• **Task directions**
Would you print the material exactly, starting at its first line and ending at the line holding "import math"?

----------------------------------------

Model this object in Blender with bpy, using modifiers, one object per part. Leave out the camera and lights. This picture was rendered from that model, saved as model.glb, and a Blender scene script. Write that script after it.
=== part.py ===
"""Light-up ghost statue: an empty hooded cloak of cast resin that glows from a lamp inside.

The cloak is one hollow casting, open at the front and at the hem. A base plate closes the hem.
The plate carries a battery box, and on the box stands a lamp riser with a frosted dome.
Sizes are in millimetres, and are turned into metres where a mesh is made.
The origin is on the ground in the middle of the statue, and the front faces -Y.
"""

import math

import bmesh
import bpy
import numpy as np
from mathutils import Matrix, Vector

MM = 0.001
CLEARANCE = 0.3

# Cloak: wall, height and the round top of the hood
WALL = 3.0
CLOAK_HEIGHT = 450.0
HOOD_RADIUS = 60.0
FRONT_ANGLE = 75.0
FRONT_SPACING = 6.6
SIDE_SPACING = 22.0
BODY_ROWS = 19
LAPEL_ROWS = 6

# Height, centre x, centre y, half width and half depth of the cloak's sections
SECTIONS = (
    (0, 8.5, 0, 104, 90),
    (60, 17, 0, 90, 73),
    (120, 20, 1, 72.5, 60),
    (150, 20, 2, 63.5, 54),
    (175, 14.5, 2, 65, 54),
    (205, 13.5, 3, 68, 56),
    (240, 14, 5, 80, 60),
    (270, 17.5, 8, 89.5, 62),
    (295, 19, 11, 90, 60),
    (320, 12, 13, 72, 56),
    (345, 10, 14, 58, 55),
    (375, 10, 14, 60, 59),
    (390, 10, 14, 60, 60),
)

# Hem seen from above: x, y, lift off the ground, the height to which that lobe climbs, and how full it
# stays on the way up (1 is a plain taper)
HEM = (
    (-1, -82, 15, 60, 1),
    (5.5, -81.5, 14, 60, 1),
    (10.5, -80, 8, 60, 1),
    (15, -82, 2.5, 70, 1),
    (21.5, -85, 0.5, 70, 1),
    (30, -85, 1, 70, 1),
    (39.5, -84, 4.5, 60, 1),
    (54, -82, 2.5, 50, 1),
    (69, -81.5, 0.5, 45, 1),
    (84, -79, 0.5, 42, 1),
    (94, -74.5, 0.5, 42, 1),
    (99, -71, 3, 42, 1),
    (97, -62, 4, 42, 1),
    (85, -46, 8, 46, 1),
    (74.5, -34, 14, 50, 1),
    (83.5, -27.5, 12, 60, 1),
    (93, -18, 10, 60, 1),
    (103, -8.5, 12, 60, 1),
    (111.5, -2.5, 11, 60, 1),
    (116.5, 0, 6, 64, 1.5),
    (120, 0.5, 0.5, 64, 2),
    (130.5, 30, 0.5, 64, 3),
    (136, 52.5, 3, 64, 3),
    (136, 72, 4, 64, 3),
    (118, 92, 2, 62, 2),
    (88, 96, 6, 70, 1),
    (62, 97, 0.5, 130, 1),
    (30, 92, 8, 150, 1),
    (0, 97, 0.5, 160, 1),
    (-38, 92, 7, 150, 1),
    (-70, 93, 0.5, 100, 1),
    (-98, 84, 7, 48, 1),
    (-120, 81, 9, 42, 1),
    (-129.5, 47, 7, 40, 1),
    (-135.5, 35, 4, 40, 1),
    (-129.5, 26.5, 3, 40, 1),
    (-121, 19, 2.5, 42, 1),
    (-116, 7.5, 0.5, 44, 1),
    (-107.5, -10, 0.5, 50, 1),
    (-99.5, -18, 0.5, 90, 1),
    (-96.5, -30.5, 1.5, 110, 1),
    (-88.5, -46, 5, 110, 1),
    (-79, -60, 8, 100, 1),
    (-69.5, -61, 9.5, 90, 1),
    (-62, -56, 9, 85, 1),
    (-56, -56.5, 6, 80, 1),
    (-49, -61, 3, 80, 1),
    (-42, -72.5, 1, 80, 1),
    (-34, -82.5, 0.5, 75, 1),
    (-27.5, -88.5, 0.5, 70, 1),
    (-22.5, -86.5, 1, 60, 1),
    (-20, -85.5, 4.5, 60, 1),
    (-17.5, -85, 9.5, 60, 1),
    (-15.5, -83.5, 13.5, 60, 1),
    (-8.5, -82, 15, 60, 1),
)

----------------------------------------

• **Answer below**
Model this object in Blender with bpy, using modifiers, one object per part. Leave out the camera and lights. This picture was rendered from that model, saved as model.glb, and a Blender scene script. Write that script after it.
=== part.py ===
"""Light-up ghost statue: an empty hooded cloak of cast resin that glows from a lamp inside.

The cloak is one hollow casting, open at the front and at the hem. A base plate closes the hem.
The plate carries a battery box, and on the box stands a lamp riser with a frosted dome.
Sizes are in millimetres, and are turned into metres where a mesh is made.
The origin is on the ground in the middle of the statue, and the front faces -Y.
"""

import math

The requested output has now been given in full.